Seward and the Kenai Peninsula
The small town of Seward is the gateway to Kenai Fjords National Park, Mount Marathon, Resurrection Bay, and Bear Glacier. Visit Alaska SeaLife Center to learn about marine mammal rehabilitation, take photos of the Seward boat harbor, and visit Miller’s Landing for wildlife viewing. The Seward Community Library and Museum is worth visiting to learn about the town’s history and culture.

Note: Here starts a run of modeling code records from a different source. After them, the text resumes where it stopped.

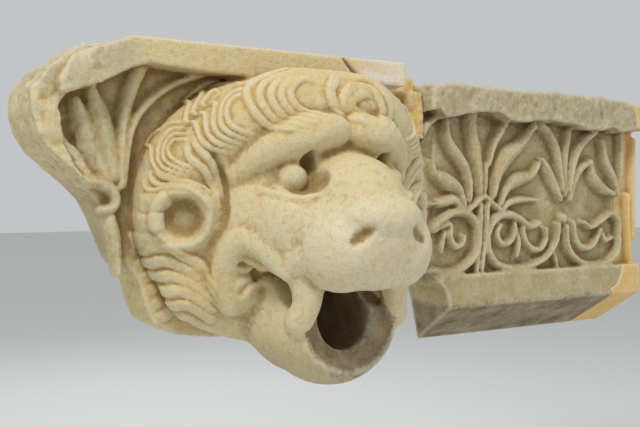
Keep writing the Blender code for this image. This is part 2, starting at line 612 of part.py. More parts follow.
def hole_outline():
    turn = np.linspace(0, 2 * math.pi, 33)[:-1]
    return [(CHANNEL_RADIUS * math.cos(t), CHANNEL_HEIGHT + CHANNEL_RADIUS * math.sin(t)) for t in turn]


def trim_lion(block):
    """Cuts the block flat at the back, and clear of the plaster at its right."""
    behind = slab("behind", [(-0.5, -0.4), (0.5, -0.4), (0.5, 0.4), (-0.5, 0.4)], 0.0, -0.1)
    combine(block, behind, "DIFFERENCE")
    beside = slab("beside", LION_JOINT + [(0.300, 0.300), (0.300, -0.130)], PLASTER_FIELD + 0.006, -0.05)
    combine(block, beside, "DIFFERENCE")


def palmette_block(voxel, triangles):
    body = course_field("palmette_block", 0.215, 0.700)
    band = slab("band", SIDE_BAND, SIDE_BAND_OUT, -SPARE)
    merged(body, band, course_foot(0.235, 0.690), relief(SIDE_RELIEF))
    remesh(body, voxel)
    soften(body, 0.0015, voxel)
    roughen(body, lambda co: np.where((co[:, 2] > 0.125) | (co[:, 0] < 0.26), 0.0030, 0.0), 0.030, 2.0)
    thin_out(body, triangles)
    return trim(body, SIDE_OUTLINE)


def plaster_infill(voxel, triangles):
    body = slab("plaster_infill", INFILL_OUTLINE, PLASTER_FIELD, -SPARE)
    block = slab("band block", INFILL_BLOCK, BAND_OUT, -SPARE)
    lump = slab("lump", INFILL_LUMP, LUMP_OUT, -SPARE)
    merged(body, block, lump)
    remesh(body, voxel)
    soften(body, 0.0015, voxel)
    roughen(body, lambda co: np.where(co[:, 0] > 0.185, 0.0040, 0.0), 0.025, 3.0)
    thin_out(body, triangles)
    return trim(body, INFILL_OUTLINE)


def plaster_end(voxel, triangles):
    body = course_field("plaster_end", 0.600, END_OF_COURSE + 0.01)
    band = slab("band", END_BAND, END_BAND_OUT, -SPARE)
    merged(body, band, course_foot(0.600, END_OF_COURSE + 0.01), relief(END_RELIEF))
    remesh(body, voxel)
    soften(body, 0.0015, voxel)
    thin_out(body, triangles)
    return trim(body, END_OUTLINE)


def stone(name, colour, roughness):
    material = bpy.data.materials.new(name)
    material.use_nodes = True
    shader = material.node_tree.nodes["Principled BSDF"]
    shader.inputs["Base Color"].default_value = (*colour, 1)
    shader.inputs["Roughness"].default_value = roughness
    shader.inputs["Metallic"].default_value = 0.0
    return material


def finish(obj, name, material):
    obj.name = name
    obj.data.name = name
    obj.data.materials.clear()
    obj.data.materials.append(material)
    obj.data.shade_smooth()
    obj.data.set_sharp_from_angle(angle=math.radians(40))


def main():
    clear_scene()
    warm_marble = stone("warm marble", (0.62, 0.52, 0.34), 0.75)
    grey_marble = stone("grey marble", (0.50, 0.46, 0.33), 0.80)
    plaster = stone("plaster", (0.66, 0.52, 0.26), 0.90)
    finish(lion_block(VOXEL, STRAND_SHARE, LION_TRIANGLES), "lion_head_block", warm_marble)
    finish(palmette_block(VOXEL, PALMETTE_TRIANGLES), "palmette_block", grey_marble)
    finish(plaster_infill(VOXEL, INFILL_TRIANGLES), "plaster_infill", plaster)
    finish(plaster_end(VOXEL, END_TRIANGLES), "plaster_end", plaster)


if __name__ == "__main__":
    main()
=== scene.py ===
# Lion head waterspout: the carved and worked surfaces of each block, in the same frame as its solids.
# Metres. X runs along the course, Y goes into the wall and Z is up. The flat back of the course lies on Y = 0,
# and the lion looks out along -Y with its face on X = 0. A point on the carving is given as (x, out, z), where
# out is its distance in front of the relief plane.

import math

import bmesh
import bpy
import numpy as np
from mathutils import Matrix, Vector, noise
from mathutils.bvhtree import BVHTree


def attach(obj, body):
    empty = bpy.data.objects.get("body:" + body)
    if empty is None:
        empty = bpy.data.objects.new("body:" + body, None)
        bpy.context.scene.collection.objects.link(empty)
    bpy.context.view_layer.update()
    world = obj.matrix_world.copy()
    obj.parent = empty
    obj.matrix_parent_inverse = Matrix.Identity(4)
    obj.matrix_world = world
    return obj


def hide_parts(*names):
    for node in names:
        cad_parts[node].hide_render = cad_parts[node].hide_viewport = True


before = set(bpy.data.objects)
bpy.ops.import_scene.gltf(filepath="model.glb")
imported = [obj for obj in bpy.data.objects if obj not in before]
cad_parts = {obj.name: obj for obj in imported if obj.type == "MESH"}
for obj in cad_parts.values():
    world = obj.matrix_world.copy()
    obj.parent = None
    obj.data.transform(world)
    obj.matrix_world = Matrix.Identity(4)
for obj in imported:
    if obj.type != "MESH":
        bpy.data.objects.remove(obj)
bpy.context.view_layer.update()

# Fineness of the carved surfaces
VOXEL = 0.0021
LION_TRIANGLES = 192000
PALMETTE_TRIANGLES = 150000
INFILL_TRIANGLES = 30000
END_TRIANGLES = 30000

# Course profile, from the back plane outwards
RELIEF = 0.090
SUNK = 0.017
BAND_OUT = 0.115
BAND_TOP = 0.203
FIELD_FOOT = -0.096
ARRIS = -0.144
FOOT_AT_WALL = -0.202
SIDE_TOP = 0.180
FASCIA_OUT = 0.092
END_OF_COURSE = 0.712

# Depths of the breaks and of the plaster, from the back plane outwards
BROKEN_OUT = 0.104
SIDE_BAND_OUT = 0.109
END_BAND_OUT = 0.107
PLASTER_FIELD = 0.064
LUMP_OUT = 0.090

# How far every block is made behind the back plane, before it is cut flat there
SPARE = 0.012

# How far the carved surfaces keep inside the joints
JOINT_GAP = 0.0004

# Water channel and mouth
CHANNEL_RADIUS = 0.030
CHANNEL_HEIGHT = -0.118

# Locks of the mane: strands, whether the far side has the same lock, and the lock's outer and inner line
LOCK_RISE = 0.0036
STRAND_SHARE = 1.0
STRAND_HALF = 0.53
STRAND_FLATNESS = 4
LOCKS = [
    (5, True, [(-0.073, 0.170), (-0.113, 0.154), (-0.150, 0.116), (-0.155, 0.080), (-0.119, 0.066)],
     [(-0.108, 0.139), (-0.124, 0.129), (-0.132, 0.115), (-0.129, 0.098), (-0.101, 0.086)]),
    (5, False, [(-0.035, 0.178), (-0.103, 0.147), (-0.110, 0.119), (-0.088, 0.097), (-0.065, 0.097)],
     [(-0.031, 0.152), (-0.053, 0.153), (-0.069, 0.138), (-0.059, 0.118), (-0.023, 0.110)]),
    (3, False, [(0.005, 0.169), (-0.018, 0.143), (-0.013, 0.122), (0.006, 0.111), (0.030, 0.107)],
     [(0.050, 0.142), (0.027, 0.141), (0.007, 0.130), (0.017, 0.118), (0.040, 0.116)]),
    (2, False, [(0.005, 0.163), (0.046, 0.160), (0.063, 0.143), (0.071, 0.119), (0.045, 0.098)],
     [(0.004, 0.150), (0.039, 0.148), (0.052, 0.136), (0.056, 0.118), (0.035, 0.102)]),
    (4, True, [(-0.151, 0.106), (-0.168, 0.103), (-0.187, 0.075), (-0.188, 0.048), (-0.160, 0.038)],
     [(-0.164, 0.084), (-0.170, 0.084), (-0.177, 0.073), (-0.175, 0.058), (-0.151, 0.048)]),
    (3, True, [(-0.193, 0.056), (-0.185, 0.041), (-0.165, 0.036), (-0.145, 0.025), (-0.133, -0.004)],
     [(-0.200, 0.042), (-0.197, 0.027), (-0.175, 0.031), (-0.153, 0.018), (-0.139, -0.009)]),
    (2, True, [(-0.163, 0.090), (-0.158, 0.072), (-0.143, 0.055), (-0.133, 0.033), (-0.131, 0.007)],
     [(-0.167, 0.085), (-0.166, 0.063), (-0.151, 0.048), (-0.139, 0.027), (-0.136, -0.001)]),
    (6, True, [(-0.203, -0.052), (-0.190, -0.037), (-0.169, -0.046), (-0.145, -0.064), (-0.135, -0.097)],
     [(-0.178, -0.130), (-0.160, -0.124), (-0.154, -0.121), (-0.137, -0.131), (-0.119, -0.139)]),
    (3, True, [(-0.184, 0.020), (-0.195, 0.014), (-0.205, 0.012)],
     [(-0.186, -0.036), (-0.196, -0.032), (-0.207, -0.034)]),
]
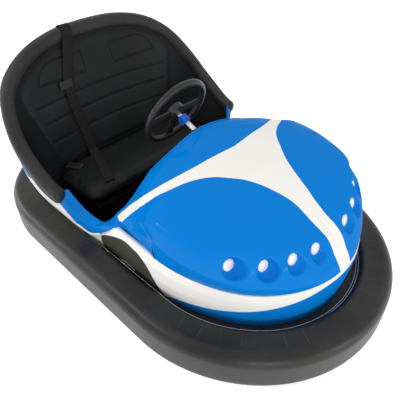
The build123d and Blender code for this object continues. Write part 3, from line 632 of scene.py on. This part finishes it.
def bonnet_rows(heights, share):
    """Bonnet skin on +Y, one row for each height; share is the part of a row's length from the nose.

    From the nose x = w + (n - w) cos(t)^(2/p), y = h sin(t)^(2/p) as far as the widest place (w, h).
    Behind it, with b the share of the way to the cowl edge, y falls as b^2 and by d b (1 - b)^2 more,
    where d = 80 (1 + 1.5 exp(-((z - 592) / 32)^2)).
    """
    nose, wide_x, wide, power, rear_x, rear_y = (c[:, None] for c in table(BONNET, heights).T)
    t = np.linspace(0, pi / 2, 400)[None, :]
    front_x = wide_x + (nose - wide_x) * np.cos(t) ** (2 / power)
    front_y = wide * np.sin(t) ** (2 / power)
    back = np.linspace(0, 1, 200)[None, 1:]
    drawn_in = 80.0 * (1 + 1.5 * bell(heights[:, None] - 592.0, 32.0))
    back_x = wide_x + (rear_x - wide_x) * back
    back_y = wide + (rear_y - wide) * back**2 - drawn_in * back * (1 - back) ** 2
    lines = np.stack([np.hstack([front_x, back_x]), np.hstack([front_y, back_y])], -1)
    return np.array([on_row(line, height, share) for line, height in zip(lines, heights)])


# ---------------- pieces, worked out in millimetres
# tyre plan: nose, half width, radius and half angle of the nose arc and of the tail arc
TYRE_NOSE, TYRE_HALF = 975.0, 600.0
TYRE_NOSE_R, TYRE_NOSE_TURN = 580.0, radians(45)
TYRE_TAIL_R, TYRE_TAIL_TURN = 870.0, radians(14)


def tyre_line(count):
    """Plan outline of the tyre: nose arc, side arcs, straights, corner arcs and tail arc."""
    side_r = (TYRE_HALF - TYRE_NOSE_R * sin(TYRE_NOSE_TURN)) / (1 - sin(TYRE_NOSE_TURN))
    side_x = TYRE_NOSE - TYRE_NOSE_R + (TYRE_NOSE_R - side_r) * cos(TYRE_NOSE_TURN)
    corner = (TYRE_HALF - TYRE_TAIL_R * sin(TYRE_TAIL_TURN)) / (1 - sin(TYRE_TAIL_TURN))
    sides = (TYRE_HALF, side_x, TYRE_HALF)
    x, y = outline(np.linspace(0, 1, 4000), TYRE_NOSE, TYRE_NOSE_R, *sides, corner, TYRE_TAIL_R, -TYRE_NOSE)
    half = even(np.stack([x, y, 0 * x], -1), count)
    return np.vstack([half, half[-2:0:-1] * (1, -1, 1)])


# -- tyre: one moulded ring, flat on top with a broad outer shoulder
def tyre_section():
    """Section (side, rise): two outer shoulders, a slightly hollow top, two inner shoulders and the foot."""
    outer_r, inner_r, width = 46, 20, 131
    quarter = np.linspace(0, pi / 2, 14)[:, None]
    shoulder = np.hstack([np.cos(quarter), np.sin(quarter)])
    return np.vstack([
        np.array([-outer_r, 125]) + outer_r * shoulder[::-1] * (1, -1),
        [(0, 140), (0, 168), (0, 196)],
        np.array([-outer_r, 212]) + outer_r * shoulder,
        [(-62, 257.6), (-80, 256.6), (-98, 257.0)],
        np.array([inner_r - width, 238]) + inner_r * shoulder[::-1] * (-1, 1),
        [(-width, 200), (-width, 150)],
        np.array([inner_r - width, 99]) + inner_r * shoulder * (-1, -1),
        [(-90, 79), (-68, 79)],
    ])


def run_on(line, gap):
    """Distances along a line, with one more for the step that closes it."""
    run = lengths(line)
    return np.append(run, run[-1] + gap)


tyre_path = tyre_line(420)
section = tyre_section()
ring = along(tyre_path, section, closed=True)
tyre_uv = MM * np.stack(np.meshgrid(run_on(tyre_path, 11.0), run_on(section, 40.0), indexing="ij"), -1)
fitted("tyre", ring, TYRE_RUBBER, "black rubber", ["bumper_tyre"], wrap=(True, True), uv=tyre_uv)

# -- bare edges of the steel channel inside the tyre
for name, inset, height in (("channel_edge_upper", 135.0, 231.0), ("channel_edge_inner", 143.5, 226.0)):
    bead = round_profile(1.9, 1.5, 2.4, 8) - np.array([inset, 0])
    wire = along(tyre_path + np.array([0, 0, height]), bead, closed=True)
    fitted(name, wire, BARE_EDGE, "channel steel", wrap=(True, True))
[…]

Wooden sidewalks lead to old saloons and historic buildings in Skagway, making it feel like you’ve been transported back in time to the Klondike gold rush. Tourists descend on the town via cruise ships in the summer making it the most crowded time of year. You can take a history tour of the Skagway historic district, hike on one of the many trails that lead to lakes and waterfalls, see Davidson Glacier, wander through the Klondike Gold Rush National Historic Park, and visit Skagway Museum and Archives.
The Iditarod Race in Nome
Downtown Anchorage is the start of the Iditarod on the first Saturday of March, with festivities lasting for a week prior to the race, including the Fur Rendevous. Many viewers, who come into town to see the action, also decide to tour other remote checkpoints along the 1,000-mile route. The race ends in Nome, and it’s a sight to see the mushers fly across the finish line. Visit a kennel before the race and try out dog sledding for yourself, indulge in a flightseeing adventure during the race, or volunteer to help with the dogs. You can also watch the results via a live stream.